Work to do: Set down exactly the lines of the listing below, please, beginning with the first and ending with the line that holds "const BUSH_RADIUS = 3.4;".

##############################

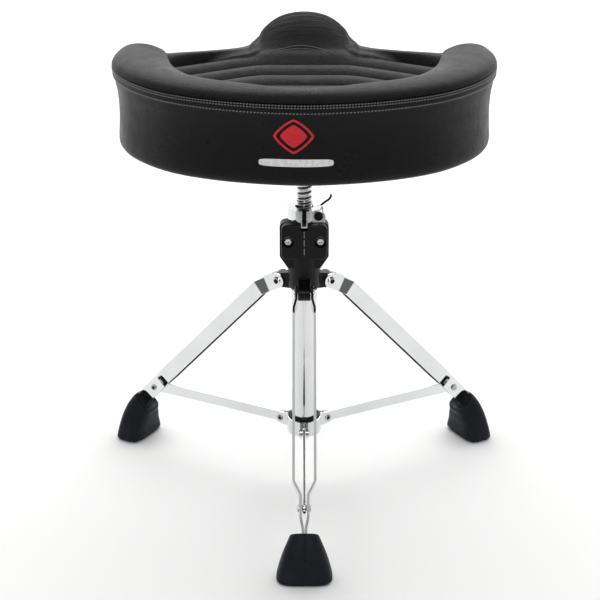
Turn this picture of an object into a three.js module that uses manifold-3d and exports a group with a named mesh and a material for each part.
// Drum throne: a saddle seat on a threaded rod over a folding, double-braced tripod.
// Millimetres, +Z up. The origin is on the floor under the middle of the whole throne, and the seat's
// pommel points along +Y.
import * as THREE from 'three';
import { mergeVertices } from 'three/addons/utils/BufferGeometryUtils.js';
import Module from 'manifold-3d';

const wasm = await Module();
wasm.setup();

// ---------- driving dimensions ----------
const POST_Y = 42.7;          // the post stands behind the middle of the whole outline
const GAP = 0.3;              // between pieces that touch on the real throne
const DEG = Math.PI / 180;

// tripod, in each leg's own frame: r outwards from the post axis, t sideways, z up
const PIVOT = { r: 31.2, z: 254.3 };
const LEG_BEND = { r: 55, z: 241.6 };
const BRACE_BOLT = { r: 212.5, z: 72.5 };
const HUB_PIN = { r: 30.5, z: 74.6 };
const LEG_AZIMUTHS = { front: -90, right: 30, left: 150 };
const STRAP_WIDTH = 18;
const STRAP_THICKNESS = 3;
const STRAP_T_TOP = 9.2;      // middle of a strap beside the head's tongue
const STRAP_T_MIDDLE = 12;    // and after the joggle
const STRAP_T_FOOT = 4.25;    // and where the two straps come together
const STRAP_PAST_BOLT = 38;   // length from the brace bolt to the end inside the foot
const STRAP_END_HALF = 7;     // half the width there
const PIVOT_SHAFT = 3;        // radius of the rivet at the top of a leg
const BOLT_SHAFT = 2.5;       // and of the brace bolt and the hub pin
const TONGUE_END_RADIUS = 8.6;
const BRACE_EYE_RADIUS = 6.3;
const BRACE_HALF_THICKNESS = 1.5;
const BUSH_RADIUS = 3.4;

// post and head
const POST_RADIUS = 15;
const POST_WALL = 1.6;
const POST_BOTTOM = 66;
const POST_TOP = 299;
const HEAD_BOTTOM = 293;
const HEAD_TOP = 335;
const HEAD_HALF_WIDTH = 28.3;
const HEAD_FRONT = -25;
const HEAD_BACK = 24;
const HEAD_PARTING = -14;
const HEAD_BACK_SLOPE = 0.46;  // fall of the shoulders behind the boss
const HEAD_BOSS_RADIUS = 20;
const CLAMP_INSET = 1.9;       // how much narrower the clamp plate is than the shell behind it
const NECK_RADIUS = 18.6;
const NECK_BOTTOM = 247;
const TONGUE_HALF = 7.2;
const SCREW_X = 18.6;
const SCREW_Z = 315;
const SCREW_SHAFT = 2.9;
const SCREW_HEAD_DEPTH = 4;   // of the round recess around each screw's head
const NUT_POCKET_Y = 12;      // floor of the hexagon nut's recess at the back

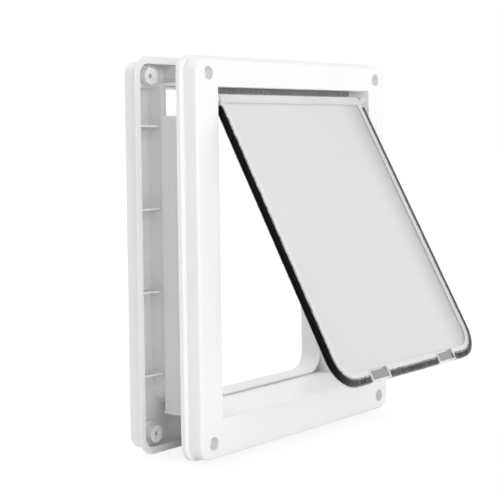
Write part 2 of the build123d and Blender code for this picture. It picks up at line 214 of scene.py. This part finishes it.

##############################

Task output:
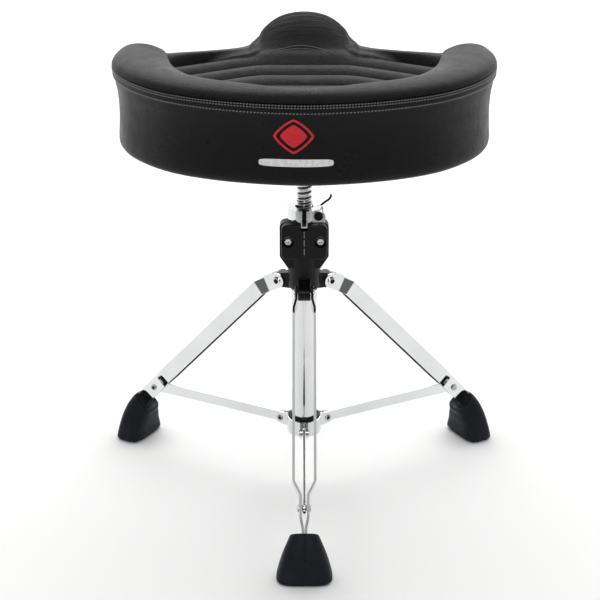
Turn this picture of an object into a three.js module that uses manifold-3d and exports a group with a named mesh and a material for each part.
// Drum throne: a saddle seat on a threaded rod over a folding, double-braced tripod.
// Millimetres, +Z up. The origin is on the floor under the middle of the whole throne, and the seat's
// pommel points along +Y.
import * as THREE from 'three';
import { mergeVertices } from 'three/addons/utils/BufferGeometryUtils.js';
import Module from 'manifold-3d';

const wasm = await Module();
wasm.setup();

// ---------- driving dimensions ----------
const POST_Y = 42.7;          // the post stands behind the middle of the whole outline
const GAP = 0.3;              // between pieces that touch on the real throne
const DEG = Math.PI / 180;

// tripod, in each leg's own frame: r outwards from the post axis, t sideways, z up
const PIVOT = { r: 31.2, z: 254.3 };
const LEG_BEND = { r: 55, z: 241.6 };
const BRACE_BOLT = { r: 212.5, z: 72.5 };
const HUB_PIN = { r: 30.5, z: 74.6 };
const LEG_AZIMUTHS = { front: -90, right: 30, left: 150 };
const STRAP_WIDTH = 18;
const STRAP_THICKNESS = 3;
const STRAP_T_TOP = 9.2;      // middle of a strap beside the head's tongue
const STRAP_T_MIDDLE = 12;    // and after the joggle
const STRAP_T_FOOT = 4.25;    // and where the two straps come together
const STRAP_PAST_BOLT = 38;   // length from the brace bolt to the end inside the foot
const STRAP_END_HALF = 7;     // half the width there
const PIVOT_SHAFT = 3;        // radius of the rivet at the top of a leg
const BOLT_SHAFT = 2.5;       // and of the brace bolt and the hub pin
const TONGUE_END_RADIUS = 8.6;
const BRACE_EYE_RADIUS = 6.3;
const BRACE_HALF_THICKNESS = 1.5;
const BUSH_RADIUS = 3.4;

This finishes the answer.